Yeast I was thinking CML 5 or Clipper.

I forgot to update this one... life got in the way and I had to rearrange my brew till later in the day so had the day to think some more about it. Decided I didn't want it as strong so cut the grain bill to 4.5 kg pale, 150g crystal 80l. Dropped the hoppage to 2 x 30g additions and used CML Clipper. Came out at 1053 og and smells nice in the fermenter.
 
Brewed another IPA yesterday, this one a little bit of El Dorado, Amarillo and the last of my Centennial.

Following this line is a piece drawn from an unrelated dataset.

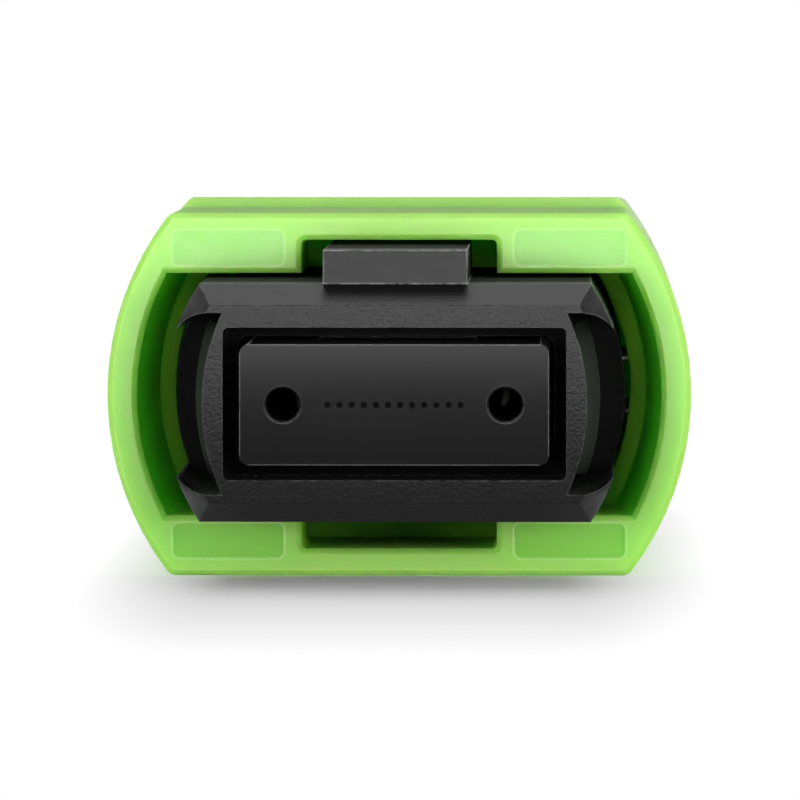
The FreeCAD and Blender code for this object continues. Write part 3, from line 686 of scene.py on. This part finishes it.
# Its plastic lets light in, so that it looks more vivid inside the pocket and the keyway.
radius = (across * across + upward * upward) ** 0.5
in_pocket = radius.short_of(5.75 * MM, over=0.1 * MM)
in_pocket = in_pocket * upward.short_of(2.65 * MM, over=0.07 * MM)
in_keyway = across.short_of(2.2 * MM, over=0.1 * MM)
in_keyway = in_keyway * upward.short_of(3.4 * MM, over=0.1 * MM)
within = in_pocket.sum("MAXIMUM", in_pocket, in_keyway)
deep = within * inward.past(1.5 * MM, over=3.0 * MM)
within = within * inward.past(0.1 * MM, over=0.5 * MM)
tint = Value(recipe.tree, shader.inputs["Base Color"].links[0].from_socket)
tint = recipe.mix(polished * 0.6, tint, (0.2, 0.56, 0.05))
tint = recipe.mix(lined * 0.5, tint, (0.5, 0.85, 0.3))
tint = recipe.mix(within * 0.9, tint, (0.24, 0.76, 0.01))
tint = recipe.mix(deep * 0.3, tint, (0.02, 0.1, 0.003))
recipe.tree.links.new(tint.socket, shader.inputs["Base Color"])
plain = Value(recipe.tree, shader.inputs["Roughness"].links[0].from_socket)
recipe.tree.links.new(
    (plain - polished * 0.1 + within * 0.35).clipped().socket, shader.inputs["Roughness"]
)
shader.inputs["Specular IOR Level"].default_value = 0.35
shader.inputs["Subsurface Weight"].default_value = 1.0
shader.inputs["Subsurface Radius"].default_value = (0.6, 1.0, 0.35)
shader.inputs["Subsurface Scale"].default_value = 1.6 * MM
turned = [wall * MM for wall in (6.2, 6.0, 5.57, 4.62, 4.36)]
sleeve = skin("coupling_sleeve", 0.03 * MM, turned=turned)
fitted(sleeve, sleeve_plastic, "sleeve_plastic", "sleeve", "coupling_sleeve")

# ---------------------------------------------------------------- side springs
# Two small round springs of the same wire in the channels between housing and sleeve.
# They drive the sleeve forward over the latch recesses after it is pulled back.

for hand in ("left", "right"):
    node = "sleeve_spring_" + hand
    front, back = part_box(node)
    side_spring = grown(
        "side_spring_" + hand, coil, ("Turns", 4), ("Wire", 0.2 * MM), ("Bend", 0.58 * MM),
        ("Straight", 0.0), ("Length", back.y - front.y), ("Points", 289),
    )
    side_spring.data.transform(Matrix.Translation(((front.x + back.x) / 2, front.y, 0)))
    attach(side_spring, "plug_body")
    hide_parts(node)
    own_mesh(side_spring)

Annoyingly came in a bit under what I was hoping for so am hoping it won't be too bitter.

4.7g otter
200g caragold 60l
100g wheat

15g el dorado @45
15g el dorado @20
20g el dorado @5

Cooled to 85c then allowed it to cool naturally while i went out and chucked in

30g el dorado
30g amarillo
20g centennial

Pitched cml 5. Og came out at 1046 and think this was because of my 45 min boil! 🤣 IBU, around 55.
 
Centennial IPA bottled the other day, fg 1014, hazy looking, tastes lovely, not much in the way of aroma though despite the dry hop, we'll see what happens when it's fizzy. With hindsight though I think I should have used the clipper on my mainly el dorado ipa and used 5 on this one instead, just think it might have suited them better.
 
Centennial IPA bottled the other day, fg 1014, hazy looking, tastes lovely, not much in the way of aroma though despite the dry hop, we'll see what happens when it's fizzy. With hindsight though I think I should have used the clipper on my mainly el dorado ipa and used 5 on this one instead, just think it might have suited them better.
I used Clipper for the first time recently for a hazy pale ale dry hopped with 125g Cashmere. Not tried it yet but seemed promising out of the FV?